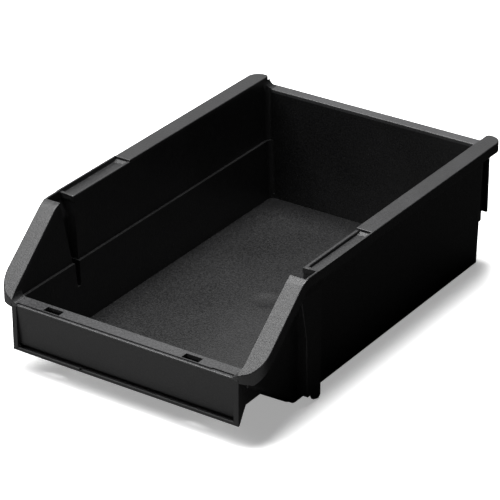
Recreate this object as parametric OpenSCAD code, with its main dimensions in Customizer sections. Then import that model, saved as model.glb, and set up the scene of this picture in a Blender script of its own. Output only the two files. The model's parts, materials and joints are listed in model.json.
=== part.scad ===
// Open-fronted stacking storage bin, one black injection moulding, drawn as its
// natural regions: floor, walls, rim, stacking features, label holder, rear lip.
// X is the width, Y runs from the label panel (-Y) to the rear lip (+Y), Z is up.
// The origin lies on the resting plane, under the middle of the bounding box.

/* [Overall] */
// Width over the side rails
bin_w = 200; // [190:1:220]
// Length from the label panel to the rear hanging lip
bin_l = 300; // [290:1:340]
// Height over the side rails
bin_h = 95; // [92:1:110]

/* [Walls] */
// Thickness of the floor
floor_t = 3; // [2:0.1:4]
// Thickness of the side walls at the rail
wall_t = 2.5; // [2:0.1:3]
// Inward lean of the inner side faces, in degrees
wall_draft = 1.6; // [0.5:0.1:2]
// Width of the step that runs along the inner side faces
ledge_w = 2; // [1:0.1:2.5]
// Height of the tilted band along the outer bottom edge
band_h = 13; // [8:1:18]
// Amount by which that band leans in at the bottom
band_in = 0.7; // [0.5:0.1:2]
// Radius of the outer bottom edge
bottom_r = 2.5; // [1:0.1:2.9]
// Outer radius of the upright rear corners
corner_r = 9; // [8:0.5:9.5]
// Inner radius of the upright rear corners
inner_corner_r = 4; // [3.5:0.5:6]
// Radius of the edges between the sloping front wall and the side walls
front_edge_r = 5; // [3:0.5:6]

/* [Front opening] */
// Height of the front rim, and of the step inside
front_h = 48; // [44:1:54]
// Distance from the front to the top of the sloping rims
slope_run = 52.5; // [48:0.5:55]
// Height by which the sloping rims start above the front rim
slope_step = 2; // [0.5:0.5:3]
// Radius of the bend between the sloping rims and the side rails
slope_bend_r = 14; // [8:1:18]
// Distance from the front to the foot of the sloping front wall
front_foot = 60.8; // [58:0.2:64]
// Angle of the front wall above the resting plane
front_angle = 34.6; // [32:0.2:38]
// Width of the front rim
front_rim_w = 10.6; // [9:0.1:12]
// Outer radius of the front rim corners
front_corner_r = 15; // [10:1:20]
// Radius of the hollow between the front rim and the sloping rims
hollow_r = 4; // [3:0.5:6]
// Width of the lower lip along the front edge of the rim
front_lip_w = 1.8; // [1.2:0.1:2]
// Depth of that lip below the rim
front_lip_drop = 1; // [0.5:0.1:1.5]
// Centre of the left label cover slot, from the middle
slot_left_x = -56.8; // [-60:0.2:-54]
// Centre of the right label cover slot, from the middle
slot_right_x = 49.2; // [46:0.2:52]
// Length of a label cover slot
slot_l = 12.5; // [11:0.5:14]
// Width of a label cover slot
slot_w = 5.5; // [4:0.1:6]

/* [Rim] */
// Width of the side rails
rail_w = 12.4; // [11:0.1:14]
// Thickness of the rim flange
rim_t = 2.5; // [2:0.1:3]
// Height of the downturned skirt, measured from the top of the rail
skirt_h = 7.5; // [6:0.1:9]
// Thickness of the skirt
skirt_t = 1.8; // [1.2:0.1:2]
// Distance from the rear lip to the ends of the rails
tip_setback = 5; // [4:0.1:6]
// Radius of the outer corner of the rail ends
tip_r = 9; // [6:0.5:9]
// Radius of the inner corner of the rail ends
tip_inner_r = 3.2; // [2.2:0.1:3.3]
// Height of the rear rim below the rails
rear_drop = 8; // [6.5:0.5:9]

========

STATED GOAL:
Gather each line holding the string "that".

CORRECT RESPONSE:
Recreate this object as parametric OpenSCAD code, with its main dimensions in Customizer sections. Then import that model, saved as model.glb, and set up the scene of this picture in a Blender script of its own. Output only the two files. The model's parts, materials and joints are listed in model.json.
// Width of the step that runs along the inner side faces
// Amount by which that band leans in at the bottom
// Depth of that lip below the rim